Может быть, растение фиксирует вторжение и создает своего рода иммунный ответ? Это объяснило бы задержку: растения функционируют медленнее, чем насекомые, поэтому логично, что и реагировать они будут медленнее. Лабораторные тесты Роудса это подтвердили. Он заметил, что, если листья некоторое время страдали от повреждений, их химический состав менялся: дерево делало их менее питательными. Однако в свете научных представлений о том, как функционируют растения, идея, что они могут активно защищать себя, казалась полной ерундой. По мнению ученых, растения не могут проявлять такую активность или реагировать настолько впечатляюще продуманно. Сторонников у гипотезы Роудса нашлось не много.

Но нашествие гусениц-коконопрядов на территорию университета стало идеальным сценарием для изучения теории в реальном мире. Осажденные деревья в конце концов изменили состав листьев, что привело к гибели гусениц, которые, по сути, умерли от голода и диареи. Роудс был доволен, теория подтвердилась. Но он заметил и другое: листья даже находящихся на отдалении деревьев, до которых гусеницы еще не добрались, тоже изменили состав. Они были готовы к нападению: каким-то образом предупреждение распространилось на большое расстояние. Ученый знал, что растения способны к химическому синтезу и некоторые химические вещества растений распространяются по воздуху. Уже было известно, что созревающие фрукты, например, выделяют в воздух этилен, который способствует созреванию соседних экземпляров. Плодоовощная промышленность использовала это свойство, чтобы бананы на переполненных складах дозревали как раз к моменту продажи, что делало глобальную торговлю скоропортящимися фруктами успешной. Можно предположить, что растительные химические вещества, содержащие и другую информацию – например, что лес находится под угрозой, – тоже могут распространяться по воздуху.

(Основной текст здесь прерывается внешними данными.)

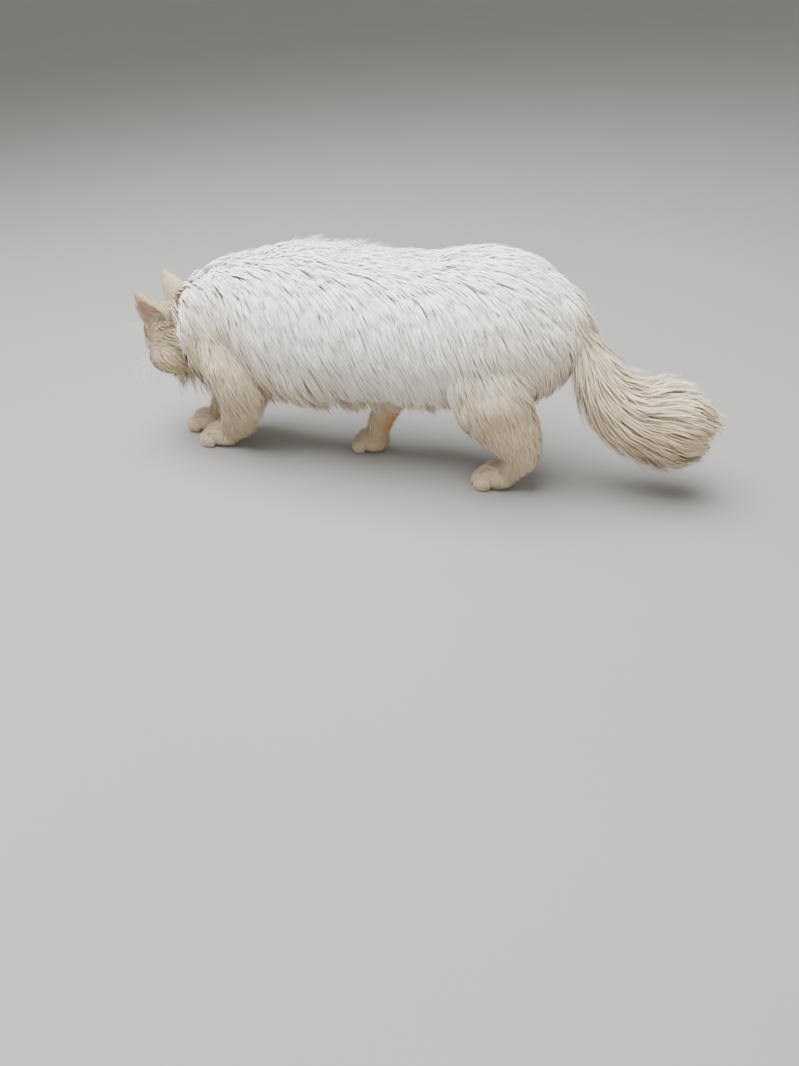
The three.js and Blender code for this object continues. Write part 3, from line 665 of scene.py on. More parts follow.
def fur_material(sizes):
    """White guard hair: scaly keratin that scatters light, so it is rough with a soft sheen."""
    made, tree = new_material("white_guard_hair")
    colour = put(tree, "ShaderNodeGroup", node_tree=coat_markings_and_shade(sizes)).outputs[0]
    along = put(tree, "Attribute", attribute_name="along").outputs["Fac"]
    strand = put(tree, "Attribute", attribute_name="strand").outputs["Fac"]
    root = put(tree, "MapRange", {0: along, 1: 0.45, 2: 0.0, 4: 0.5}, **EASED).outputs[0]
    colour = put(tree, "Mix", {0: root, 6: colour, 7: srgb(sizes.undercoat)}, **RGBA).outputs[2]
    # Each tuft has its own tone, up to 6 per cent darker.
    tone = put(tree, "MapRange", {0: strand, 3: 0.94}, **EASED).outputs[0]
    grey = put(tree, "CombineColor", {0: tone, 1: tone, 2: tone}).outputs[0]
    colour = put(tree, "Mix", {0: 1.0, 6: colour, 7: grey}, blend_type="MULTIPLY", **RGBA).outputs[2]
    inputs = {"Base Color": colour, "Roughness": 0.72, "Specular IOR Level": 0.25}
    finish_material(tree, {**inputs, "Sheen Weight": 0.25, "Sheen Roughness": 0.5})
    return made


def skin_material(sizes):
    """Skin under short fur: the coat's colours and painted shade, with a lie of hairs in the bump, and pink
    where it is bare.
    Real hairs are 0.05 mm thick. These are drawn 0.6 mm apart, so that they show."""
    made, tree = new_material("furred_skin")
    colour = put(tree, "ShaderNodeGroup", node_tree=coat_markings_and_shade(sizes)).outputs[0]
    colour = put(tree, "Mix", {0: 0.3, 6: colour, 7: srgb(sizes.undercoat)}, **RGBA).outputs[2]
    place = put(tree, "TexCoord").outputs["Object"]
    for layer, tone in (("bare", sizes.pink), ("rim", sizes.rim)):
        share = put(tree, "Attribute", attribute_name=layer).outputs["Fac"]
        colour = put(tree, "Mix", {0: share, 6: colour, 7: srgb(tone)}, **RGBA).outputs[2]
    stretched = put(tree, "Mapping", {0: place, "Scale": (1.0, 0.35, 1.0)}).outputs[0]
    hairs = put(tree, "TexNoise", {"Vector": stretched, "Scale": 1600.0, "Detail": 3.0}).outputs[0]
    bump = put(tree, "Bump", {"Height": hairs, "Strength": 0.5, "Distance": 0.0006}).outputs[0]
    inputs = {"Base Color": colour, "Roughness": 0.75, "Specular IOR Level": 0.3, "Normal": bump}
    finish_material(tree, inputs)
    return made


def nose_material(sizes):
    """Moist leather: pebbles about 0.5 mm across with a wet gloss, and a tone that runs over 5 mm."""
    made, tree = new_material("nose_leather")
    place = put(tree, "TexCoord").outputs["Object"]
    pebbles = put(tree, "TexVoronoi", {"Vector": place, "Scale": 1900.0}).outputs["Distance"]
    tone = put(tree, "TexNoise", {"Vector": place, "Scale": 220.0}).outputs[0]
    tone = put(tree, "MapRange", {0: tone, 1: 0.35, 2: 0.7}, **EASED).outputs[0]
    colour = put(tree, "Mix", {0: tone, 6: srgb(sizes.nose), 7: srgb("#b9766d")}, **RGBA).outputs[2]
    bump = put(tree, "Bump", {"Height": pebbles, "Strength": 0.5, "Distance": 0.0003}).outputs[0]
    inputs = {"Base Color": colour, "Roughness": 0.38, "Specular IOR Level": 0.5, "Normal": bump}
    finish_material(tree, inputs)
    return made


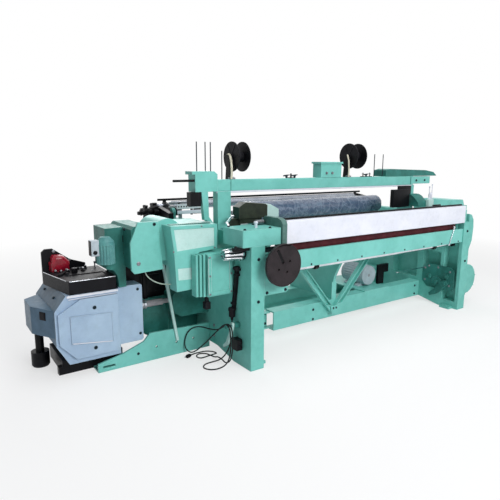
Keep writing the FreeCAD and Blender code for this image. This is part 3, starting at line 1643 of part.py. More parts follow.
def tangent_path(points):
    """Join straight runs by tangent arcs, each as large as its two runs allow."""
    edges = []
    radii = []
    reached = points[0]
    for before, corner, after in zip(points, points[1:], points[2:]):
        coming = before - corner
        going = after - corner
        half_turn = (math.pi - coming.getAngle(going)) / 2
        reach = ARC_SHARE * min(coming.Length, going.Length)
        radius = reach / math.tan(half_turn)
        coming.normalize()
        going.normalize()
        inward = (coming + going).normalize()
        start = corner + coming * reach
        end = corner + going * reach
        middle = corner + inward * (radius / math.cos(half_turn) - radius)
        edges.append(Part.LineSegment(reached, start).toShape())
        edges.append(Part.Arc(start, middle, end).toShape())
        radii.append(radius)
        reached = end
    edges.append(Part.LineSegment(reached, points[-1]).toShape())
    return Part.Wire(edges), radii


def self_gap(wire, radius):
    """Measure the least gap of a tube to itself on points along its middle line."""
    step = 4
    apart = 15
    points = wire.discretize(Distance=step)
    least = min(points[i].distanceToPoint(point)
                for i in range(len(points)) for point in points[i + apart:])
    return least - 2 * radius


def tube(name, places, radius):
    """Sweep a round section along a route given from the left frame, the front and the floor."""
    points = []
    for offset, setback, height in places:
        place_x = across(offset).number
        place_y = behind(setback).number
        points.append(FreeCAD.Vector(place_x, place_y, size(height).number))
    wire, radii = tangent_path(points)
    ring = Part.Circle(points[0], points[1] - points[0], radius).toShape()
    solid = wire.makePipeShell([Part.Wire([ring])], True, False)
    thing = doc.addObject("Part::Feature", name)
    thing.Shape = solid
    share = solid.Volume / (math.pi * radius ** 2 * wire.Length)
    print(f"{name}: {wire.Length:.0f} long, volume {share:.4f} of section by length,",
          f"least self gap {self_gap(wire, radius):.1f}")
    print("  radii", " ".join(f"{value:.0f}" for value in radii))
    return keep(name, thing)


over_pin = pedal_z + S.pedal_pin + S.cable_radius + 0.6
on_floor = S.cable_radius
pin_near = S.pedal_setback - 36
pin_far = S.pedal_setback + 34
plug_place = (-230, 490, 15)
CABLE_ROUTE = (
    # down from the connector to the floor
    (-28, S.connector_setback, S.connector_base), (-28, 212, 262), (-31, 224, 170), (-40, 248, 84),
    (-84, 276, 18),
    # round in front of the frame and up over the pin
    (-148, 300, on_floor), (-216, 298, on_floor), (-262, 250, on_floor), (-240, 190, on_floor),
    (-180, 158, 8), (-126, 134, 36), (-105, 116, 104), (-102, 108, 216),
    (-103, pin_near, over_pin), (-103, pin_far, over_pin),
    # down behind to the floor, then the large loop leaning on the base rail
    (-112, 256, 276), (-132, 334, 196), (-156, 410, 116), (-184, 478, 46), (-212, 538, 8),
    (-238, 582, 44), (-234, 591, 112), (-206, 588, 174), (-150, 583, 204), (-102, 536, 208),
    (-90, 452, 214), (-88, 340, 236), (-87, 250, 282),
    # back over the pin, down in front and over the first run
    (-88, pin_far, over_pin), (-88, pin_near, over_pin), (-85, 108, 250), (-84, 112, 140),
    (-88, 140, 52), (-95, 196, 18), (-98, 244, 36), (-98, 306, 34), (-95, 352, 12),
    # small loop on the floor and out to the plug
    (-96, 416, on_floor), (-110, 474, on_floor), (-160, 500, on_floor), (-206, 462, on_floor),
    (-196, 400, 8), (-140, 378, 24), (-76, 384, 24), (-36, 420, 8), (-42, 476, on_floor),
    (-88, 516, on_floor), (-146, 512, 8), (-192, 500, 15), plug_place)
tube("power_cable", CABLE_ROUTE, S.cable_radius.number)

plug = body("cable_plug", across(plug_place[0]), behind(plug_place[1]), plug_place[2])
plug_radius = 15
plug_length = 48
revolve(plug, "X", [
    (0, 0), (0, 7), (16, plug_radius), (plug_length, plug_radius), (plug_length, 0)])
extrude(plug, "end", plug_length, 18, (-6, 0, 2.4), (6, 0, 2.4))
last_run_x = plug_place[0] - CABLE_ROUTE[-2][0]
last_run_y = plug_place[1] - CABLE_ROUTE[-2][1]
plug.Placement.Rotation = FreeCAD.Rotation(AXES["Z"], math.degrees(math.atan2(last_run_y, last_run_x)))

chin_face = housing_left + 36
OIL_ROUTE = (
    (-600, 470, S.drive_box_base), (-599, 466, 735), (-584, 452, 700), (-552, 430, 670),
    (-508, 408, 650), (-464, 394, 642), (chin_face, 390, 640))
tube("oil_line", OIL_ROUTE, S.rod_radius.number)


# ---------------------------------------------------------------- checks and export
def finish():
    """Check every feature and sub-part, then write one file for each sub-part."""
    doc.recompute()
    for thing in doc.Objects:
        bad = [word for word in thing.State if word in ("Invalid", "Error")]
        if bad:
            raise RuntimeError(f"{thing.Name}: {bad}")
    for name, thing in subparts.items():
        shape = thing.Shape
        if shape.isNull() or not shape.isValid():
            raise RuntimeError(f"{name} has no valid shape")
        shape.exportStep(f"parts/{name}.step")
    print(len(subparts), "sub-parts written")


finish()
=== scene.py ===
"""Dresses the rapier power loom: paint, steel, film, fasteners and the loose power cable.

Lengths in the classes are millimetres from the left frame's outer face, from the front
faces of the posts and from the floor. `spot` turns them into Blender's metres.
"""

import itertools
import logging
import math
from dataclasses import dataclass, field
from enum import Enum

import bmesh
import bpy
from mathutils import Matrix, Vector, noise

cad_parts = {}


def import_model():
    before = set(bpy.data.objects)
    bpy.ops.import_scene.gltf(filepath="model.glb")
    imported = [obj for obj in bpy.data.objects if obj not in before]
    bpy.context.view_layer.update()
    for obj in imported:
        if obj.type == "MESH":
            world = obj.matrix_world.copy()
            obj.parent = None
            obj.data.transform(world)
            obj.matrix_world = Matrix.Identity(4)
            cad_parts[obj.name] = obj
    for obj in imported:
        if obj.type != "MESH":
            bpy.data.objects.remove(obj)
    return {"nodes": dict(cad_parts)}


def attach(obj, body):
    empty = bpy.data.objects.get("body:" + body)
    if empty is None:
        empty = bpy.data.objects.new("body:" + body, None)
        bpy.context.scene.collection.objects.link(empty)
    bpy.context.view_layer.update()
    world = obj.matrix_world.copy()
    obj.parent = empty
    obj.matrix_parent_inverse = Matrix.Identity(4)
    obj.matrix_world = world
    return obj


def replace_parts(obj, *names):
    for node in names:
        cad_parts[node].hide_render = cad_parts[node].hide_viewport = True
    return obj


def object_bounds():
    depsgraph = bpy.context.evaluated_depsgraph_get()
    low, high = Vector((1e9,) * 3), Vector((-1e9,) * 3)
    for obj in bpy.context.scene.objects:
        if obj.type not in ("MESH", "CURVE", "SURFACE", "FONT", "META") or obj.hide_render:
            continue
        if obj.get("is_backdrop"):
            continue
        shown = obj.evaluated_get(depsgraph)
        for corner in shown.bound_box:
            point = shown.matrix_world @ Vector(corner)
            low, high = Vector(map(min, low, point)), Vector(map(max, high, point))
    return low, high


LOG = logging.getLogger("loom")
Flat = tuple[float, float]
Point = tuple[float, float, float]
Box = tuple[Point, Point, float]
Tree = bpy.types.NodeTree
Feed = bpy.types.Node | bpy.types.NodeSocket
MM = 1000.0
FULL_TURN = 2 * math.pi
FRAME_LEFT = 1380.0
FRAME_FRONT = 750.0
TAKE_UP_Y = 110.0
TAKE_UP_Z = 870.0


def spot(x: float, y: float, z: float) -> Vector:
    """Returns the place of a loom point in metres."""
    return Vector(((x - FRAME_LEFT) / MM, (y - FRAME_FRONT) / MM, z / MM))


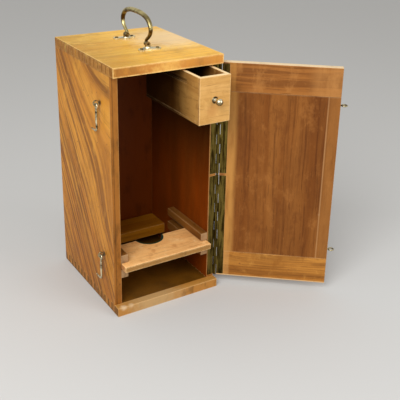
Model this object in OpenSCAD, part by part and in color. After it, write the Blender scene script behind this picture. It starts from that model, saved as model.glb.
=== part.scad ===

Роудс представил свою гипотезу на конференциях. История о говорящих деревьях быстро разлетелась, ботаники перешептывались и разносили ее как дендрологическую сплетню. Неужели это правда? Но никто из коллег не захотел рисковать и публиковать нечто столь необычное. В итоге открытие оказалось похороненным в малоизвестном издании. Следующие несколько лет Роудс занимался обычными академическими обязанностями: преподавал и читал лекции как приглашенный педагог, в то же время подвергаясь нападкам со стороны коллег в журналах и на конференциях. Он все больше склонялся к роли наставника, находя в студентах и молодых профессорах гораздо больше готовности воспринимать новое, возможно, потому что их еще не ослепил научный консерватизм.